- DO THIS: Quote all of the data below exactly, please.

##### STORED DATA #####

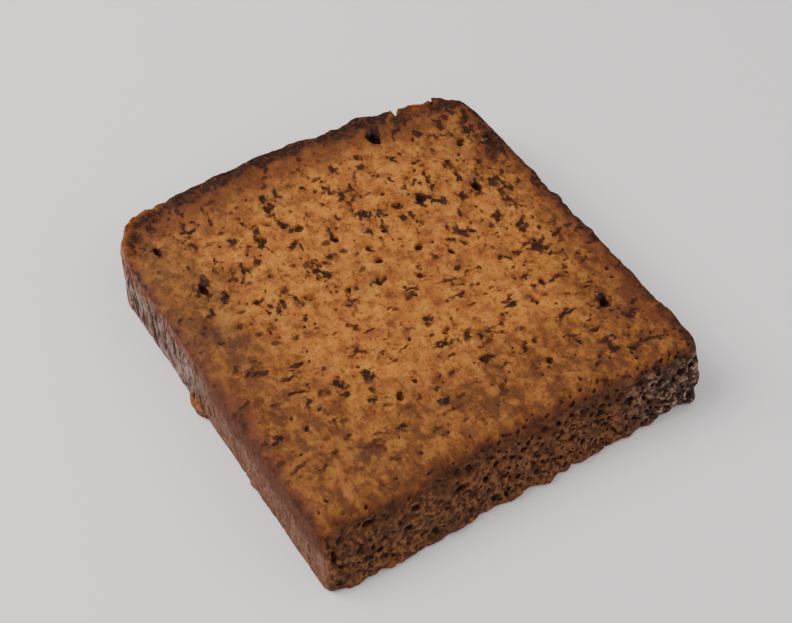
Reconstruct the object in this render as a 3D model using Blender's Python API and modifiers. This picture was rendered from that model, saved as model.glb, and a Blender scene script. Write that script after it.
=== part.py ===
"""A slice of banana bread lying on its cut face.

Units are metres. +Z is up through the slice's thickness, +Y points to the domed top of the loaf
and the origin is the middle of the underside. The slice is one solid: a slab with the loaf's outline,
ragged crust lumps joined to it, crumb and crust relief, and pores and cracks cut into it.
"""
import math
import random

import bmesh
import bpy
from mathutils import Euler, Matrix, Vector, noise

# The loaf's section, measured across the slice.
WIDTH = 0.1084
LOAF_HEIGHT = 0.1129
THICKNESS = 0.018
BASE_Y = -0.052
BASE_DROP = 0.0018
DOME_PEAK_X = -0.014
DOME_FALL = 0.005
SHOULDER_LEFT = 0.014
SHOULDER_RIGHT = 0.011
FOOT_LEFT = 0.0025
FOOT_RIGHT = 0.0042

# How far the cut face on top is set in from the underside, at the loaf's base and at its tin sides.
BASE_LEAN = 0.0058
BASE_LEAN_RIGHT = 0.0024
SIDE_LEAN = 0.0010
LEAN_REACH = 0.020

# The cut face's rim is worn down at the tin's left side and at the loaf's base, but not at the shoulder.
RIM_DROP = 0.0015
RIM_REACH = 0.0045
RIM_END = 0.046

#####

- FINAL RESULT:
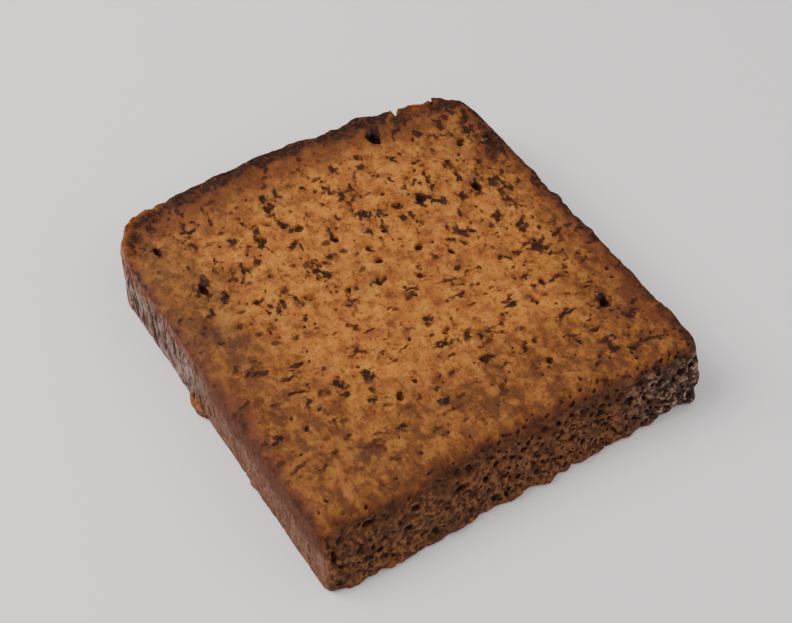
Reconstruct the object in this render as a 3D model using Blender's Python API and modifiers. This picture was rendered from that model, saved as model.glb, and a Blender scene script. Write that script after it.
=== part.py ===
"""A slice of banana bread lying on its cut face.

Units are metres. +Z is up through the slice's thickness, +Y points to the domed top of the loaf
and the origin is the middle of the underside. The slice is one solid: a slab with the loaf's outline,
ragged crust lumps joined to it, crumb and crust relief, and pores and cracks cut into it.
"""
import math
import random

import bmesh
import bpy
from mathutils import Euler, Matrix, Vector, noise

# The loaf's section, measured across the slice.
WIDTH = 0.1084
LOAF_HEIGHT = 0.1129
THICKNESS = 0.018
BASE_Y = -0.052
BASE_DROP = 0.0018
DOME_PEAK_X = -0.014
DOME_FALL = 0.005
SHOULDER_LEFT = 0.014
SHOULDER_RIGHT = 0.011
FOOT_LEFT = 0.0025
FOOT_RIGHT = 0.0042

# How far the cut face on top is set in from the underside, at the loaf's base and at its tin sides.
BASE_LEAN = 0.0058
BASE_LEAN_RIGHT = 0.0024
SIDE_LEAN = 0.0010
LEAN_REACH = 0.020

# The cut face's rim is worn down at the tin's left side and at the loaf's base, but not at the shoulder.
RIM_DROP = 0.0015
RIM_REACH = 0.0045
RIM_END = 0.046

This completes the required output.